Chinese Fans of Japanese and Korean Pop Culture

Chinese Fans of Japanese and Korean Pop Culture
Author: Lu Chen
Publisher: Routledge
Total Pages: 194
Release: 2017-09-05
Genre: Social Science
ISBN: 1315414716

How can Japanese popular culture gain numerous fans in China, despite pervasive anti-Japanese sentiment? How is it that there’s such a strong anti-Korean sentiment in Chinese online fan communities when the official Sino-Korean relationship is quite stable before 2016? Avid fans in China are raising hundreds of thousands of dollars in funding to make gifts to their idols in foreign countries. Tabloid reports on Japanese and Korean celebrities have been known to trigger nationalist protests in China.

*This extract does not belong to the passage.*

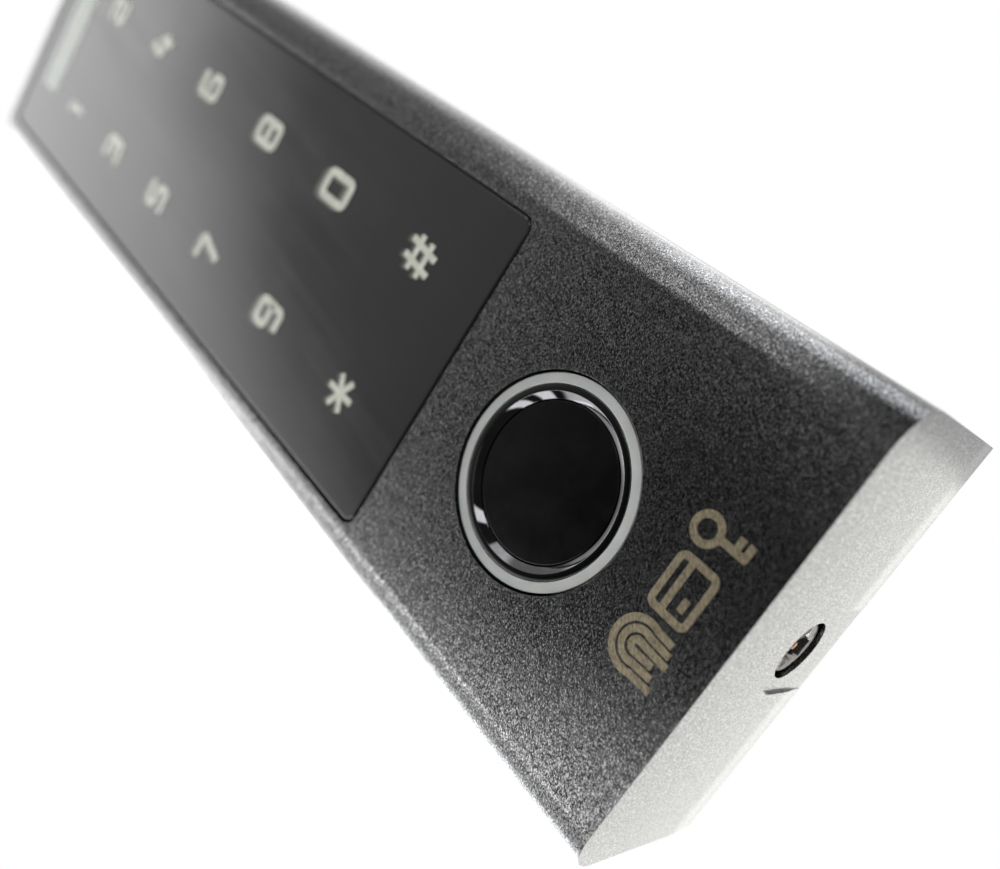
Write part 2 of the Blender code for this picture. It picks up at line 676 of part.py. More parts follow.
def wall_slot(z):
    end = SLOT_LENGTH / 2 - SLOT_HALF
    outline = arc((0, z + end), SLOT_HALF, 0, 180, 10) + arc((0, z - end), SLOT_HALF, 180, 360, 10)
    return prism(outline, "y", -PLATE_THICK - OPEN, OPEN)


def build_wall_plate(looks):
    wall = pivot("wall_origin", (0, 0, 0))
    sheet = rounded_slab(PLATE_HALF, PLATE_LOW, PLATE_HIGH, 2.0, (-PLATE_THICK, 0.0), 5)
    plate = place("wall_plate", sheet, looks["zinc_steel"], wall, (0, 0, 0))
    join(plate, merged([tongue(-TONGUE_X), tongue(TONGUE_X)]), "tongues_add")
    tab = block((-TAB_HALF, TAB_HALF), (TAB_FRONT, -0.5), (TAB_LOW, TAB_LOW + PLATE_THICK))
    join(plate, tab, "screw_tab_add")
    half, low, high = CABLE_WINDOW
    openings = [rounded_slab(half, low, high, 3.0, (-PLATE_THICK - OPEN, OPEN), 5),
                rounded_slab(TAB_HALF + 0.3, *LANCED_WINDOW, 0.8, (-PLATE_THICK - OPEN, OPEN)),
                round_bar(TAB_HOLE_RADIUS, "z", (0, SCREW_Y, 0), TAB_LOW - OPEN,
                          TAB_LOW + PLATE_THICK + OPEN, 24)]
    middle = LENGTH / 2
    openings += [wall_slot(middle - SLOT_SPACING / 2), wall_slot(middle + SLOT_SPACING / 2)]
    cut(plate, merged(openings), "plate_openings_cut")


def build_security_screw(terminal, looks):
    slider = pivot("screw_travel_pivot", (0, SCREW_Y, HEAD_LOW), terminal)
    turner = pivot("screw_turn_pivot", (0, SCREW_Y, HEAD_LOW), slider)
    centre = (0, SCREW_Y, 0)
    profile = [(0, HEAD_LOW), (HEAD_RADIUS - 0.3, HEAD_LOW), (HEAD_RADIUS, HEAD_LOW + 0.3),
               (HEAD_RADIUS, HEAD_HIGH), (NECK_RADIUS, HEAD_HIGH), (NECK_RADIUS, THREAD_LOW),
               (THREAD_RADIUS, THREAD_LOW), (THREAD_RADIUS, TIP - 0.5), (THREAD_RADIUS - 0.5, TIP),
               (0, TIP)]
    screw = place("security_screw", turned(profile, "z", centre, 32), looks["dark_steel"], turner,
                  (0, SCREW_Y, HEAD_LOW))
    socket = round_bar(SOCKET_RADIUS, "z", centre, HEAD_LOW - OPEN, HEAD_LOW + SOCKET_DEPTH, 6)
    cut(screw, socket, "screw_socket_cut")
    ring = washer(NECK_RADIUS + GAP, WASHER_RADIUS, "z", centre, HEAD_HIGH + GAP, HEAD_HIGH + 0.9)
    place("screw_washer", ring, looks["white_plastic"], slider, (0, SCREW_Y, HEAD_HIGH))
    keeper = washer(NECK_RADIUS + GAP, KEEPER_RADIUS, "z", centre, BOSS_TOP + 0.2, THREAD_LOW - GAP)
    place("screw_keeper_ring", keeper, looks["steel"], terminal, (0, SCREW_Y, BOSS_TOP))


# ---------------------------------------------------------------------- looks


def make_looks():
    return {
        "housing": material("housing", (0.055, 0.057, 0.062), 0.45, 0.7),
        "panel": material("panel", (0.02, 0.021, 0.022), 0.08, 0.0),
        "adhesive": material("adhesive", (0.03, 0.03, 0.03), 0.8, 0.0),
        "diffuser": material("diffuser", (0.72, 0.72, 0.66), 0.5, 0.0),
        "lamp": material("lamp", (0.85, 0.8, 0.55), 0.4, 0.0),
        "circuit_board": material("circuit_board", (0.02, 0.12, 0.06), 0.45, 0.0),
        "copper": material("copper", (0.72, 0.38, 0.2), 0.35, 1.0),
        "light_ring": material("light_ring", (0.62, 0.64, 0.64), 0.35, 0.0),
        "bezel": material("bezel", (0.22, 0.22, 0.24), 0.06, 1.0),
        "sensor_face": material("sensor_face", (0.012, 0.012, 0.013), 0.35, 0.0),
        "seal": material("seal", (0.025, 0.025, 0.025), 0.7, 0.0),
        "black_plastic": material("black_plastic", (0.03, 0.03, 0.032), 0.5, 0.0),
        "white_plastic": material("white_plastic", (0.8, 0.79, 0.74), 0.4, 0.0),
        "ribbon": material("ribbon", (0.55, 0.32, 0.08), 0.35, 0.0),
        "chip": material("chip", (0.04, 0.04, 0.042), 0.4, 0.0),
        "relay": material("relay", (0.03, 0.09, 0.3), 0.4, 0.0),
        "aluminium": material("aluminium", (0.75, 0.76, 0.78), 0.3, 1.0),
        "cable": material("cable", (0.05, 0.05, 0.052), 0.55, 0.0),
        "steel": material("steel", (0.6, 0.6, 0.6), 0.3, 1.0),
        "dark_steel": material("dark_steel", (0.3, 0.29, 0.28), 0.25, 1.0),
        "zinc_steel": material("zinc_steel", (0.55, 0.56, 0.57), 0.38, 1.0),
    }


def build_terminal():
    looks = make_looks()
    build_wall_plate(looks)
    terminal = pivot("terminal_hinge", HINGE)
    build_housing(terminal, looks)
    build_panel(terminal, looks)
    build_light_guides(terminal, looks)
    build_touch_board(terminal, looks)
    build_sensor_front(terminal, looks)
    build_sensor_body(terminal, looks)
    build_main_board(terminal, looks)
    build_tamper_body(terminal, looks)
    build_tamper_spring(terminal, looks)
    build_plunger(terminal, looks)
    build_rear_cover(terminal, looks)
    build_cover_screws(terminal, looks)
    build_cable(terminal, looks)
    build_security_screw(terminal, looks)


clear_scene()
build_terminal()
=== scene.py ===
"""Looks of a wall-mounted fingerprint and keypad terminal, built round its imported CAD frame.

Meshes are built in millimetres, in the CAD's own frame (x across, y into the wall, z up, origin in
the middle of the bottom end face), and become metres when they are placed. Places and main sizes
come from the CAD nodes' boxes; the constants below are the details that the CAD leaves out.
"""
import json
import math

import bmesh
import bpy
from mathutils import Matrix, Vector


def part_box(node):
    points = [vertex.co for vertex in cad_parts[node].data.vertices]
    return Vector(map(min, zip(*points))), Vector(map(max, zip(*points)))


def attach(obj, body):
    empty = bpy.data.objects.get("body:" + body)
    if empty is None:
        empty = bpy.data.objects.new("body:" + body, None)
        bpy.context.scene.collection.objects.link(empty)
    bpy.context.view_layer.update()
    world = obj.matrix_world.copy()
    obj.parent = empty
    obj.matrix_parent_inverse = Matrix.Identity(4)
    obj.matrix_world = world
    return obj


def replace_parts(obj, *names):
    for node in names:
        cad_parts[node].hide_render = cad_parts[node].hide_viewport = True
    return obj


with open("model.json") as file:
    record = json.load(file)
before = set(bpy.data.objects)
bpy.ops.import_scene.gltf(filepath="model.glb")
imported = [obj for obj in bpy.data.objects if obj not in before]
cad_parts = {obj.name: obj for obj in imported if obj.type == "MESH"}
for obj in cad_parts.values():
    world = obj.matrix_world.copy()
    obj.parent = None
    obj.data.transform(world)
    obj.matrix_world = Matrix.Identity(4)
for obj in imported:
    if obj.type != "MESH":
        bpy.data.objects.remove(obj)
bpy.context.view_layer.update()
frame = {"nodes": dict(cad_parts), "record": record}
NODES = frame["nodes"]

MM = 0.001

# Key legends: left column then right column, each from the bottom up, as the key lamps are numbered
LEGENDS = "*97531#08642"
DIGIT_STROKE = 1.02
SIGN_STROKE = 0.78
DIGIT_HALF = (1.5, 2.35)
CORNER_SOFTNESS = 0.75
PRINT_LIFT = 0.055
LAYER_STEP = 0.002
# How deep any print is rooted in the surface under it
PRINT_ROOT = 0.05
# Painted halo of light beside the print: its fading pale layers, and how far aside and up the last of them
# lies
HALO_LAYERS = 10
HALO_DRIFT = Vector((-0.6, 1.4))
HALO_GLOW = 0.45
HALO_FADING = 1.2
HALO_LEAST = 0.02
# The painted halo of * and # is smaller and fainter than that of the digits by this factor
SIGN_HALO = 0.6

# Crown of the end face: distances in from its rear edge, and how far the face has curled up there
END_CROWN = ((5.0, 0.0), (3.2, 0.05), (1.6, 0.2), (0.0, 0.25))

# Pictograms below the reader
MARK_PLACES = (-4.9, 1.5, 6.9)
MARK_DROP = 0.4
MARK_STROKE = 0.72
MARK_LIFT = 0.07
MARK_HALF_HEIGHT = 2.9
RIDGE_RADII = (0.55, 1.5, 2.45)

# Fingerprint reader
READER_STEPS = 128
RING_WIDTH = 1.05
RIM_WIDTH = 0.67
RIM_OVERLAP = 0.12
BORE_GAP = 0.1
CHAMFER_TILT = math.radians(38)
LIP_RADIUS = 0.08
FACE_LIP_RADIUS = 0.15

# Security screw
HEAD_PLAY = 0.2
NECK_RADIUS = 1.3
NECK_GAP = 0.3
THREAD_RADIUS = 1.9
THREAD_PITCH = 0.7
THREAD_DEPTH = 0.42
LOBE_REACH = 1.83
LOBE_DIP = 0.33
SOCKET_DEPTH = 1.6
PIN_RADIUS = 0.42
PIN_SINK = 0.25

# Cable plug
PLUG_WAYS = 6
PLUG_SHOULDER = 1.6
PLUG_SHOULDER_INSET = 1.4
PLUG_SIDE_WALL = 1.0
PLUG_WINDOW_RISE = (0.9, 2.9)
PLUG_WINDOW_DEPTH = 0.5
PLUG_RIDGE_HEIGHT = 0.4
PLUG_RIDGE_INSET = 2.0
PLUG_RIDGE_DROP = (1.6, 0.7)

# Camera at the photograph's place: where it stands, where it looks, and how far it is rolled
EYE = Vector((23.25, -84.03, -22.29))
AIM = Vector((0.49, -12.4, 31.33))
ROLL = math.radians(46.76)
LENS = 33.46
F_STOP = 16.0
FOCUS = Vector((0.0, -12.4, 19.0))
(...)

So, what is the relationship between Chinese fandom of Japanese and Korean popular culture and nationalist sentiment among Chinese youth? Chen discusses how Chinese fans of Japanese and Korean popular culture have formed their own nationalistic discourse since the 1990s. She argues that, as nationalism is constructed from various entangled ideologies, narratives, myths and collective memories, popular culture simply becomes another resource for the construction of nationalism. Fans thus actively select, interpret and reproduce the content of cultural products to suit their own ends. Unlike existing works, which focus on the content of transnational cultural flows in East Asia, this book focuses on the reception and interpretation of the Chinese audience.